The Hot Reading Strategy Explained


Every worker needs the proper tools to do their job. The fact that 20% of children consistently leave school illiterate is proof positive that teachers responsible for teaching literacy skills do not have the proper tools. While the ability to assimilate concepts is constrained by IQ, the acquisition of skills is not so constrained. There is no reason whatsoever, why virtually all children, given appropriate teaching, should not acquire mastery of the literacy skills.

Skills respond exclusively to practice. When any skill is practised, its acquisition is assured; the greater the quantity of practice, the higher the level of skill that is attained. The problem is maintaining motivation to acquire the skill if the practices are not routinely successful. A good reader is simply someone who has had lots of successful reading practice and a poor reader is someone whose practices are routinely unsuccessful and therefore de-motivating.

The reality is that most children readily and spontaneously, perceive the often complex relationship between letters of the alphabet and the sounds they represent. A small but significant proportion of children have difficulty assimilating the fact that one sound can be represented by several different letter combinations and that these same letter combinations can also represent other sounds. This does not mean that they will never learn to read; it simply means that they will require more successful reading practice than the average child to master the orthographic complexities.

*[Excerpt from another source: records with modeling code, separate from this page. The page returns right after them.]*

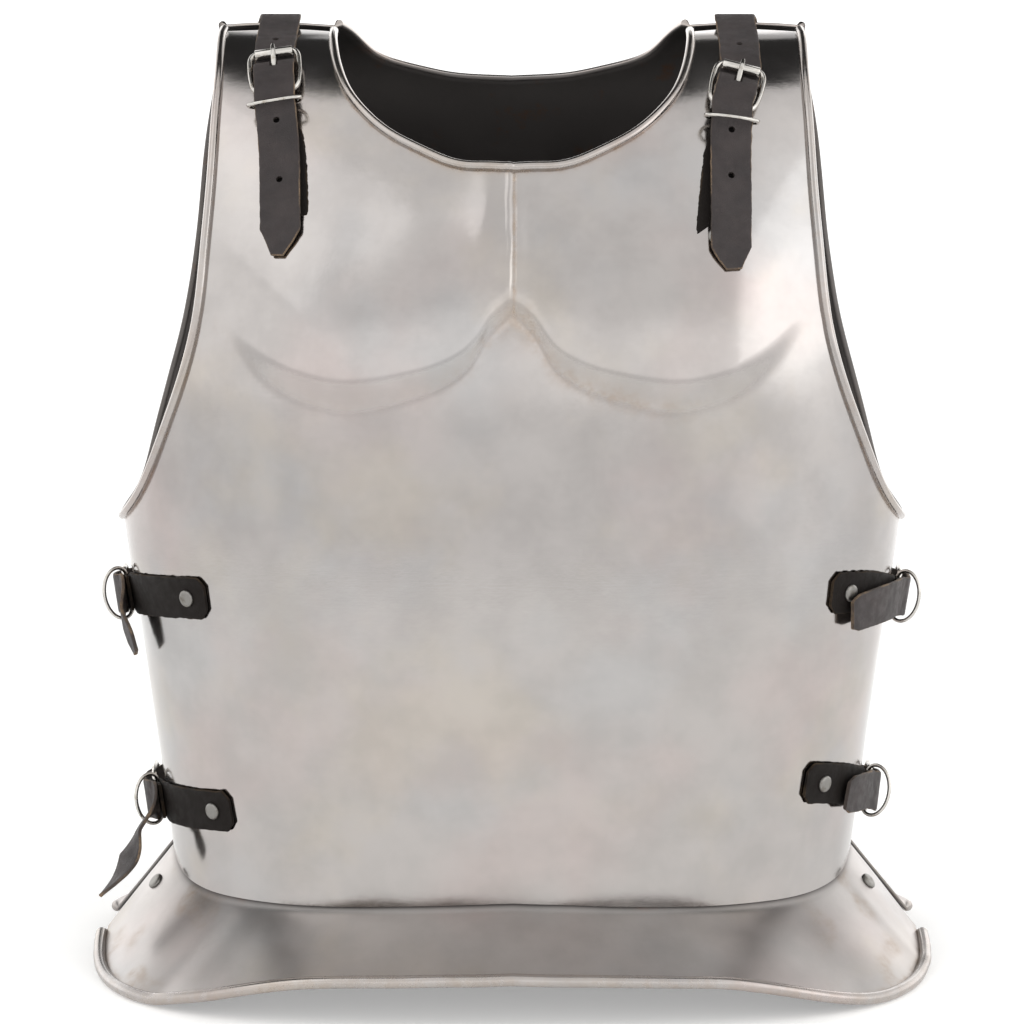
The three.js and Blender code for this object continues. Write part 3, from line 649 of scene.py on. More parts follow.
def frame_shift():
    """Offset from the tables' millimetres to the frame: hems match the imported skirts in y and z."""
    drawn = SimpleNamespace(plate=1.5 * MM, hem_roll=3.2 * MM, waves=0)
    front, back = [skirt_sheet(*row[1:], skirt_angles(), drawn)[0] for row in SKIRTS]
    low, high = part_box("front_skirt")[0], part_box("back_skirt")[1]
    y = (low.y + high.y) / 2 / MM - (front[..., 1].min() + back[..., 1].max()) / 2
    z = low.z / MM - min(front[..., 2].min(), back[..., 2].min())
    return np.array([0, y, z])


SHIFT = frame_shift()


# ---- straps ----
class Line:
    """Line over the plates that a strap follows, read by distance from its first knot."""

    def __init__(self, points, normals):
        self.points, self.normals = np.array(points, float), np.array(normals, float)
        self.t = np.linspace(0, len(points) - 1, 1500)
        self.reach = distances(self.points, self.t)

    def frames(self, distance):
        """Position, direction along, direction across and face normal; straight past the ends."""
        distance = np.atleast_1d(np.asarray(distance, float))
        held = np.clip(distance, 0, self.reach[-1])
        t = np.interp(held, self.reach, self.t)
        p, along, across, normal = spline_frames(self.points, self.normals, t)
        return p + along * (distance - held)[:, None], along, across, normal

    def first(self, test):
        """First distance, in steps of half a millimetre, where the test on the positions holds."""
        distance = np.arange(0, 400, 0.5)
        return distance[np.argmax(test(self.frames(distance)[0]))]


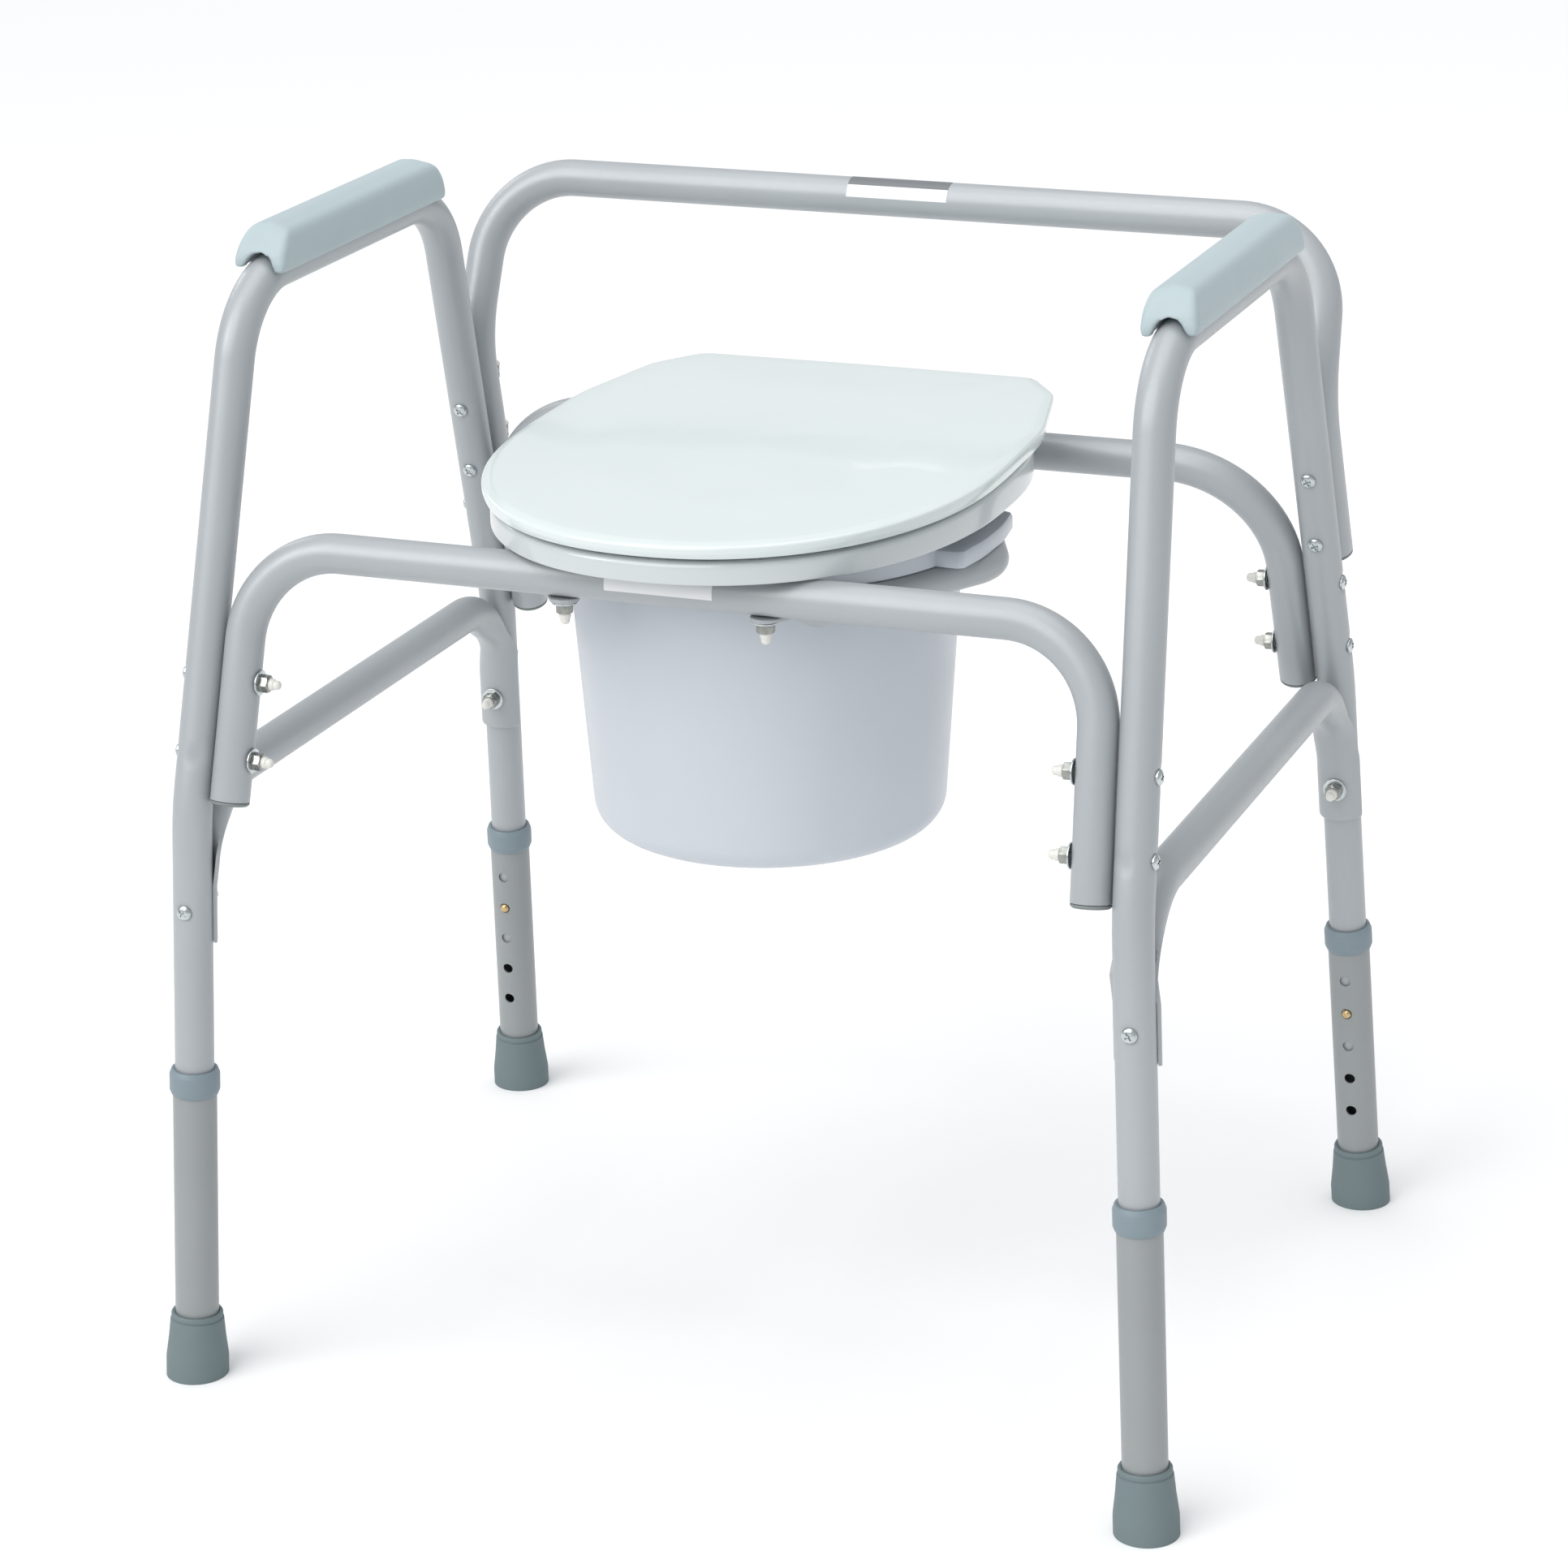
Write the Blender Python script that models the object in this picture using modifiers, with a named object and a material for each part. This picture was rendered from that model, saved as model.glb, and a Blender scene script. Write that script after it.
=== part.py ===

Reading for the competent, skilled reader is the silent, receptive, fluent process of assimilating a stream of meaning from text. Reading for the poor reader is a painful, series of hesitant, stumbling, frequently audible and invariably unsuccessful attempts at decoding text. The debilitating, self-esteem eroding impact of being unable to read is not the result of being denied access to the intellectual content of texts; it is the direct and inevitable consequence of knowing that others are aware of this inability. The child who masters a skill is always keen to demonstrate their mastery to others. The child who fails to acquire a particular skill much prefers to disguise this fact.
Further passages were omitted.